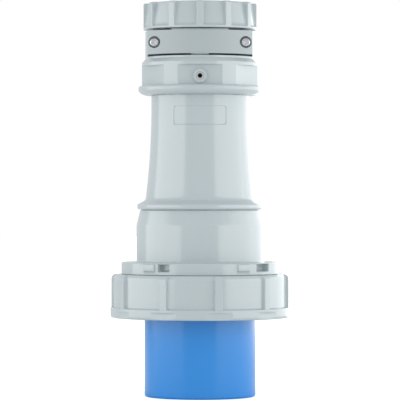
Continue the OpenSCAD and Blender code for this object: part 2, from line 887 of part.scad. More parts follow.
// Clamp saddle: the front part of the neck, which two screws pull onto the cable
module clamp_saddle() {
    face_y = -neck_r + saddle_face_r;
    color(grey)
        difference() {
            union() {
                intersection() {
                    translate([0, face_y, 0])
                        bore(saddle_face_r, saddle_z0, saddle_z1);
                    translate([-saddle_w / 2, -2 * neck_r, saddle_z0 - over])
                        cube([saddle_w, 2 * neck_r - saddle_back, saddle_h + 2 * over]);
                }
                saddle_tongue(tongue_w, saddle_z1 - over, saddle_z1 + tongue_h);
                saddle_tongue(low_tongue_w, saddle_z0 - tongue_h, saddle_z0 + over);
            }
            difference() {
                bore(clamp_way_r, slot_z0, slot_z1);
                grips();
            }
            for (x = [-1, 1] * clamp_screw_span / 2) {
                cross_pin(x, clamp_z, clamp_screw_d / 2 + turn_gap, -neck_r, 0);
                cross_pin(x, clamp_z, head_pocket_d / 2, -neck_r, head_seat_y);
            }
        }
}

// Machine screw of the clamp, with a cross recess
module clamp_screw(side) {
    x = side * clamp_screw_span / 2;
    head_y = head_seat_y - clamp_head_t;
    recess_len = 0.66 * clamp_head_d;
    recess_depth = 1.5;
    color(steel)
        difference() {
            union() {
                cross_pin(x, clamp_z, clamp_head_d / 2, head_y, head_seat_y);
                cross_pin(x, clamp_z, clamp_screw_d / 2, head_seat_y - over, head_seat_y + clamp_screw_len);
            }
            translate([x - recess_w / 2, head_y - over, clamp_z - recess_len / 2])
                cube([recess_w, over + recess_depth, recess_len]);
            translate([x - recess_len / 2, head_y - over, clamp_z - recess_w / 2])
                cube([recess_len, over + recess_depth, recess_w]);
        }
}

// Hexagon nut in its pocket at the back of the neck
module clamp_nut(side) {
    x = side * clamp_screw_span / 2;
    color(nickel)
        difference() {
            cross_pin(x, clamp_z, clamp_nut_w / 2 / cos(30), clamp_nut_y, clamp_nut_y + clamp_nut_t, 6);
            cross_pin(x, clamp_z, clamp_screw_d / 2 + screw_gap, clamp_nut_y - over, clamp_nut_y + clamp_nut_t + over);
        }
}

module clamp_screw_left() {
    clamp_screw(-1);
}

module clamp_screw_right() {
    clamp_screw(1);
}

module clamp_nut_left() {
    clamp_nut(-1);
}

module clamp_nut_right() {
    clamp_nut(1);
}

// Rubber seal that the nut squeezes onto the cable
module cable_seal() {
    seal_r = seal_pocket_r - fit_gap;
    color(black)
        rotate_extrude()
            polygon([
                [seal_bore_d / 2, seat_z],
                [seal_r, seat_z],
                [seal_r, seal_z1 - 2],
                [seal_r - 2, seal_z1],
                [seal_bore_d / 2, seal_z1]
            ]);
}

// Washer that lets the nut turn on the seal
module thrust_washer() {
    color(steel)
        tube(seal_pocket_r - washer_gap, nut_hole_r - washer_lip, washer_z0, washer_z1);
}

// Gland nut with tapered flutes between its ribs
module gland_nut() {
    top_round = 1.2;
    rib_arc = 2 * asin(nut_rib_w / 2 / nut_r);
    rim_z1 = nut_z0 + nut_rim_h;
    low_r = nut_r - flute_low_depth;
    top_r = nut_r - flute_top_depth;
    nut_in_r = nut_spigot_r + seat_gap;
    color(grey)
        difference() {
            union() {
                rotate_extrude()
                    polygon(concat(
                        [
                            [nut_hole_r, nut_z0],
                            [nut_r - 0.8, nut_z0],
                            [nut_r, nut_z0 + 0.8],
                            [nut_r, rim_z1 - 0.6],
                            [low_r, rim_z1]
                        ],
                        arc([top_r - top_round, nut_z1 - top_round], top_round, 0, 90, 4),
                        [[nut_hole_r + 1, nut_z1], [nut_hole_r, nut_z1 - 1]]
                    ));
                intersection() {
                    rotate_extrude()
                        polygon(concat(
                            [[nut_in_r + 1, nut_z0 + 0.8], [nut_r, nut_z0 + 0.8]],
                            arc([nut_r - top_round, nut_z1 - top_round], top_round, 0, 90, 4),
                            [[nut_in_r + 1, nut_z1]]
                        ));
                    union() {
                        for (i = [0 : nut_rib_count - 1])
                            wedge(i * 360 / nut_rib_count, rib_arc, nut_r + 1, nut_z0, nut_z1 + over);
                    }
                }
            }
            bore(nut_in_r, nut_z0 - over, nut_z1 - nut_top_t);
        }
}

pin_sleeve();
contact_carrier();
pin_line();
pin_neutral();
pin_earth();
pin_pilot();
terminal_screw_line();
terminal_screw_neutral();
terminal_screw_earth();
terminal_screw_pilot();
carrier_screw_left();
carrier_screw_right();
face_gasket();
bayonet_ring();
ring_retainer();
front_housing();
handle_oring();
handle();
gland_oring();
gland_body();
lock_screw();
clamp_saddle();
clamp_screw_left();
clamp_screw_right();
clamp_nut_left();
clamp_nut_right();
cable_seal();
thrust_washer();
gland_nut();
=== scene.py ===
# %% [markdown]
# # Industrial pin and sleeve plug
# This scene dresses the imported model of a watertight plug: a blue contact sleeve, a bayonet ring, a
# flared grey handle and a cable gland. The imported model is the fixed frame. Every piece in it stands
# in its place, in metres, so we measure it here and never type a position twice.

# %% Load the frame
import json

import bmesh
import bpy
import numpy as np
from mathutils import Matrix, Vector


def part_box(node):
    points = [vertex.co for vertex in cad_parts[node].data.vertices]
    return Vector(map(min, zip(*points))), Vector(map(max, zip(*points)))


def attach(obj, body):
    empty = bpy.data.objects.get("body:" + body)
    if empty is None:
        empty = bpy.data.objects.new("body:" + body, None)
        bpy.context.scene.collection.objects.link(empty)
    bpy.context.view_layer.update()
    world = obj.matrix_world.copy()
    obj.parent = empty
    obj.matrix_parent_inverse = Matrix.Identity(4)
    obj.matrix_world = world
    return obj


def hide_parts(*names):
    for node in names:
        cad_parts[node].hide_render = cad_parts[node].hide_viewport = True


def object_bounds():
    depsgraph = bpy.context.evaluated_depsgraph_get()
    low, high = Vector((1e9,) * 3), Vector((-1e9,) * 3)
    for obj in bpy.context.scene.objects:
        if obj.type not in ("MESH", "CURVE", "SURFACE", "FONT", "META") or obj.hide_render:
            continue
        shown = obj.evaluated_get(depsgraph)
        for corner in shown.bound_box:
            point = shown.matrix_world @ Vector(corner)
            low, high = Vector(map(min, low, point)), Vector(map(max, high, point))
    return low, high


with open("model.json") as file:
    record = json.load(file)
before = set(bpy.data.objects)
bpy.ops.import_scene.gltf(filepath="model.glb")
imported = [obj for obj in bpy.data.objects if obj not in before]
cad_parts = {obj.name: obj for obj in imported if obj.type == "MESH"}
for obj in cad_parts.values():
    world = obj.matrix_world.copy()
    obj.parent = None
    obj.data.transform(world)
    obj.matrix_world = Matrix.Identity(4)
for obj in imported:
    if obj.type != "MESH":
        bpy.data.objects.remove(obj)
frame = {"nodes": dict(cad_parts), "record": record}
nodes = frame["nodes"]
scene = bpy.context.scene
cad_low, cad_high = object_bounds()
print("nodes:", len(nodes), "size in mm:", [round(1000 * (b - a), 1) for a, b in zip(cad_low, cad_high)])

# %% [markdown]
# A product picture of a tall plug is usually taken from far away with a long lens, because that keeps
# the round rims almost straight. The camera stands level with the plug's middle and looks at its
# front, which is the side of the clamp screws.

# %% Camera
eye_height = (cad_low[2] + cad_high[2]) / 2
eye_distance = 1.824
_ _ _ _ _
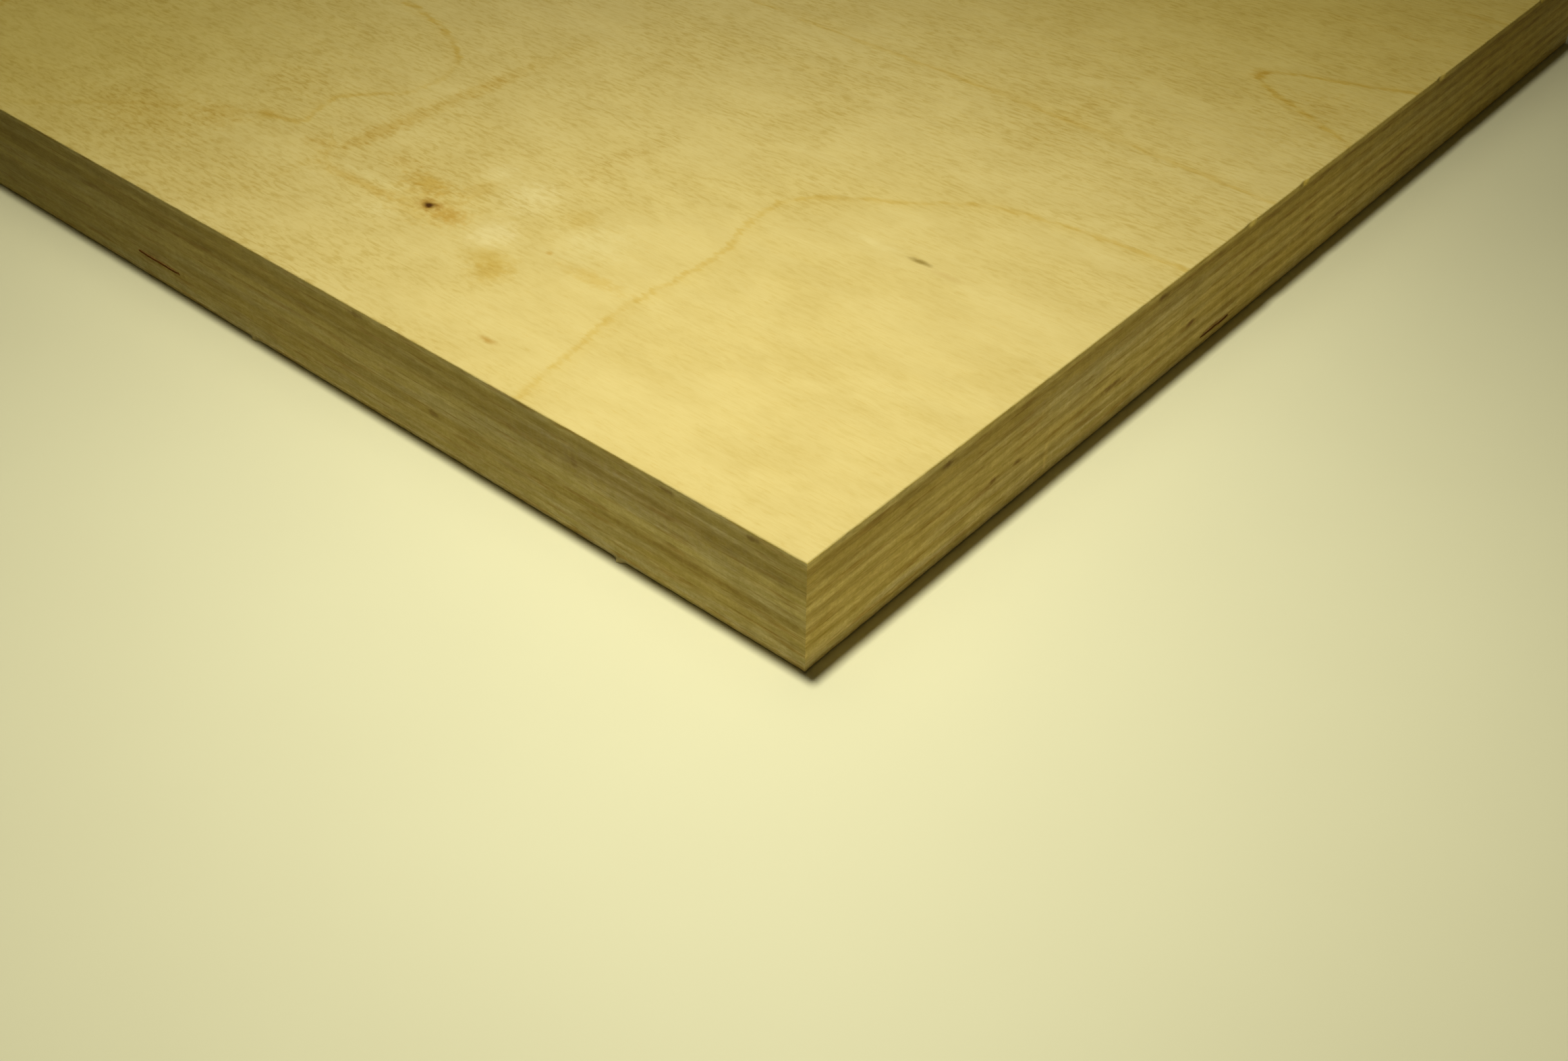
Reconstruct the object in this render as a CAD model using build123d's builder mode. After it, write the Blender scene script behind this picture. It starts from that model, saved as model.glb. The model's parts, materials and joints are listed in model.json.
_ _ _ _ _
## Exercise
Your task is to extract exactly the lines starting at the line with "pin_sleeve();" and ending at the line with "from mathutils import Matrix, Vector", including both ends, and no other lines.

## Solution below
pin_sleeve();
contact_carrier();
pin_line();
pin_neutral();
pin_earth();
pin_pilot();
terminal_screw_line();
terminal_screw_neutral();
terminal_screw_earth();
terminal_screw_pilot();
carrier_screw_left();
carrier_screw_right();
face_gasket();
bayonet_ring();
ring_retainer();
front_housing();
handle_oring();
handle();
gland_oring();
gland_body();
lock_screw();
clamp_saddle();
clamp_screw_left();
clamp_screw_right();
clamp_nut_left();
clamp_nut_right();
cable_seal();
thrust_washer();
gland_nut();
=== scene.py ===
# %% [markdown]
# # Industrial pin and sleeve plug
# This scene dresses the imported model of a watertight plug: a blue contact sleeve, a bayonet ring, a
# flared grey handle and a cable gland. The imported model is the fixed frame. Every piece in it stands
# in its place, in metres, so we measure it here and never type a position twice.

# %% Load the frame
import json

import bmesh
import bpy
import numpy as np
from mathutils import Matrix, Vector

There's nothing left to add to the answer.